In the land of clean lines and minimalist designs, there’s one occasion when over-the-top is encouraged: the holidays!
Holiday designs are fun — and one of the only times that more is more,” says Philip Colavito, owner of C Group Interiors. Each year, Colavito and partner Dean Seymour transform an already-spectacular Palm Springs residence into a dramatic holiday tableau, creating a magical backdrop for a Christmas in October fundraising event that benefits a local charity. This year, the dynamic duo chose The Willows Historic Palm Springs Inn, the Italianate Mediterranean estate that was once the home of Marion Davies, long-time paramour of publishing magnate William Randolph Hearst.
“We chose The Willows because we wanted to create a design that would work with the opulent textile designs being used in clothing this year,” Colavito explains. “The trend is all sumptuous and rich textiles, with luxurious accessories. Since this property is an Italian villa, we thought it would lend itself perfectly to these finishes.”
The Willows is the only AAA Four Diamond-rated inn in Palm Springs. Originally a private home, it was built in 1924 and served as the winter estate of Samuel Untermyer, a New York attorney who was the first to collect a million-dollar fee. The property’s striking architecture includes a mahogany-beamed great hall, frescoed ceilings on the veranda, and a mountain waterfall that spills into a pool outside the stone-floored dining room. Over the years, the property has seen different owners and served as a private home and an inn. Today, The Willows has been meticulously restored to the grandeur of its heyday when it saw such notable guests as Clark Gable and Carole Lombard (who honeymooned there), Shirley Temple (who played there), and notorious New York mayor Jimmy Walker (who hid out there). Its eight guest rooms feature fine antiques, sumptuous linen, luxurious private baths, handmade tiles, stone fireplaces, hardwood floors, private garden patios, and mountain and garden vistas.

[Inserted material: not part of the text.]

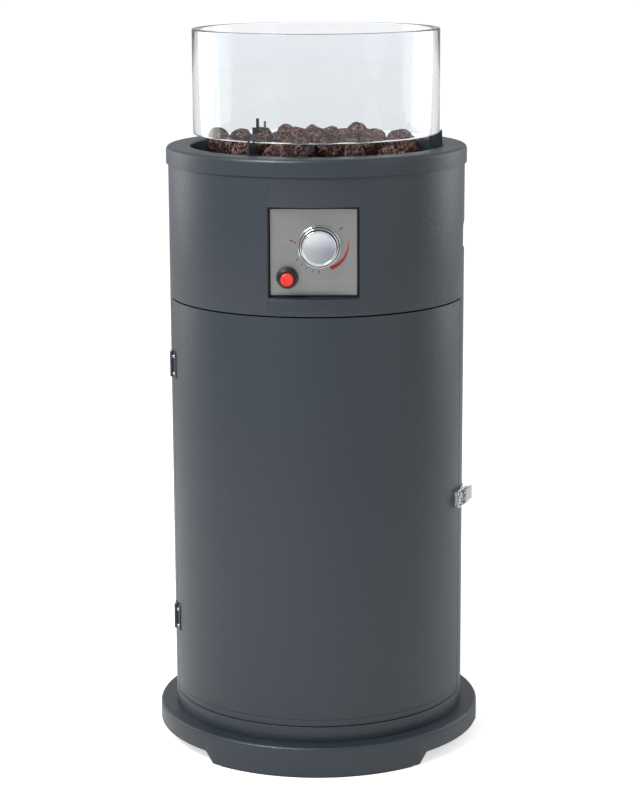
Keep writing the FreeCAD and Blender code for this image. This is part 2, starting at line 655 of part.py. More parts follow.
def knob_parts():
    """Fixed bezel, push-and-turn knob with its face, stem and the collar that slides with them."""
    front = "panel_depth"
    keep(rod("knob_bezel", "bezel_radius", "bezel_depth", "knob_x", f"-{front} - bezel_depth",
             "knob_level", "y", wall="bezel_radius - knob_skirt - 0.6"), "knob_bezel")
    start = f"-{front} - knob_travel - 0.7"
    skirt = rod("knob_skirt_disc", "knob_skirt", "3", "knob_x", f"{start} - 3", "knob_level", "y")
    grip = rod("knob_grip", "knob_radius - 0.8", "knob_length - 3", "knob_x",
               f"{start} - knob_length", "knob_level", "y")
    socket = rod("knob_socket", "stem_radius", "9", "knob_x", f"{start} - 8", "knob_level", "y")
    keep(cut("control_knob", join("knob_body", skirt, grip), socket), "control_knob")
    keep(rod("knob_face", "knob_radius", "1.2", "knob_x", f"{start} - knob_length - 1.2",
             "knob_level", "y"), "knob_face")
    body_start = "(-panel_depth + panel_sheet + frame_sheet)"
    collar_start = f"({body_start} + 6)"
    shank = rod("stem_shank", "stem_radius", f"({collar_start}) + 8.3 - ({start} - 8)", "knob_x",
                f"{start} - 8", "knob_level", "y")
    head = rod("stem_head", "stem_radius + 2.5", "2", "knob_x", f"{collar_start} + 8.3", "knob_level",
               "y")
    keep(join("valve_stem", shank, head), "valve_stem")
    ring = rod("collar_ring", "stem_radius + 3.95", "8", "knob_x", collar_start, "knob_level", "y")
    ring_bore = rod("collar_bore", "stem_radius + 0.05", "10", "knob_x", f"{collar_start} - 1",
                    "knob_level", "y")
    keep(cut("stem_collar", ring, ring_bore), "stem_collar")
    shell = rod("valve_shell", "valve_radius", "valve_length", "knob_x", body_start, "knob_level", "y")
    bore = rod("valve_bore", "stem_radius + 4", "valve_length - 9", "knob_x", f"{body_start} + 4",
               "knob_level", "y")
    mouth = rod("valve_mouth", "stem_radius + 0.05", "8", "knob_x", f"{body_start} - 2",
                "knob_level", "y")
    outlet = rod("valve_outlet", "6", "10", "knob_x", f"{body_start} + valve_length", "knob_level",
                 "y")
    inlet = rod("valve_inlet", "6", "18", "knob_x", f"{body_start} + 25",
                "knob_level - valve_radius - 16", "z")
    keep(cut("gas_valve", join("valve_solid", shell, outlet, inlet),
             group("valve_hollows", bore, mouth)), "gas_valve")
    keep(lathe_fitting(body_start), "inlet_fitting")


def lathe_fitting(body_start):
    """Gas inlet below the valve: a hexagon and a round stub for the supply hose."""
    low = "(knob_level - valve_radius - 16)"
    nut = doc.addObject("Part::Prism", "inlet_hexagon")
    nut.Polygon = 6
    bind(nut, Circumradius="11", Height="9")
    for letter, text in zip("xyz", ("knob_x", f"{body_start} + 25", f"{low} - 9")):
        nut.setExpression(f".Placement.Base.{letter}", linked(text))
    stub = rod("inlet_stub", "inlet_radius", "inlet_length", "knob_x", f"{body_start} + 25",
               f"{low} - 9 - inlet_length")
    bore = rod("inlet_bore", "inlet_radius - 3.5", "inlet_length + 5", "knob_x", f"{body_start} + 25",
               f"{low} - 10 - inlet_length")
    return cut("inlet_fitting", join("inlet_solid", nut, stub), bore)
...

For this year’s Christmas in October, Colavito and Seymour sought to re-create the glamour that recalls the holidays at The Willows when Marion Davies lived and entertained there.
“For the living room, we chose red as the strong color,” Colavito says. “We thought that red would denote the passion that was so much a part of that home and her relationship with Mr. Hearst. Red creates a very moody atmosphere.
“We used cherubs in the trees in this room,” he continues. “This was a common element in trees during the time of Marion Davies.” Other tree decorations included red and gold baroque stylized ornaments, red amaryllises, red-beaded dragonflies, green Polish crystal drops with gold poinsettias, and red silk-covered gift boxes.
In the dining room, the team placed a 17th century painting over the buffet to create a strong element as a backdrop for this room’s high-end silver, gold, and moss-green ornamented tree. The tables were set with china featuring a hydrangea pattern in moss green, set atop silver-leaf chargers. The centerpiece was a carved brass deer and a custom vase embellished with crystal gemstones. The tablecloth was an antique silk velvet drape modified for the table.
“We placed multicolored gemstone butterflies around the table,” Colavito adds. “The beautiful waterfall [outside the dining room] and plants were the muse for this design.”
How do Colavito and Seymour create such strikingly different holiday designs from year to year?
“I study the architecture of the building and the interiors,” says Colavito, whose degree is in architecture and design. “We create a color palette and tactile range to complement both. We don’t dictate the design and force it to work; we allow the building to dictate the look. So often, you’ll see a designer install a holiday theme that works fine on paper but does not translate in reality. There’s nothing worse that seeing a frilly Victorian tree in a contemporary setting,” he adds.
The C Group Interiors team selects its materials early in the year. Designs are then drawn up and sent to various manufacturers for fabrication. His firm has designed holiday installations for the U.S. Capitol building, Madonna’s residence in the Hollywood Hills, IBM, Natalie Cole, Neil Diamond, soap opera sets, and scores of movies.
“We will often use common, everyday products and embellish them with silver or gold fabrics or gemstones,” Colavito says. “Also, our decorations are a larger scale than most. This is especially important in California, where the spaces are so large.”
More is more, indeed.
The beneficiary of the 2005 Christmas-in-October event was the Court Appointed Special Advocate program.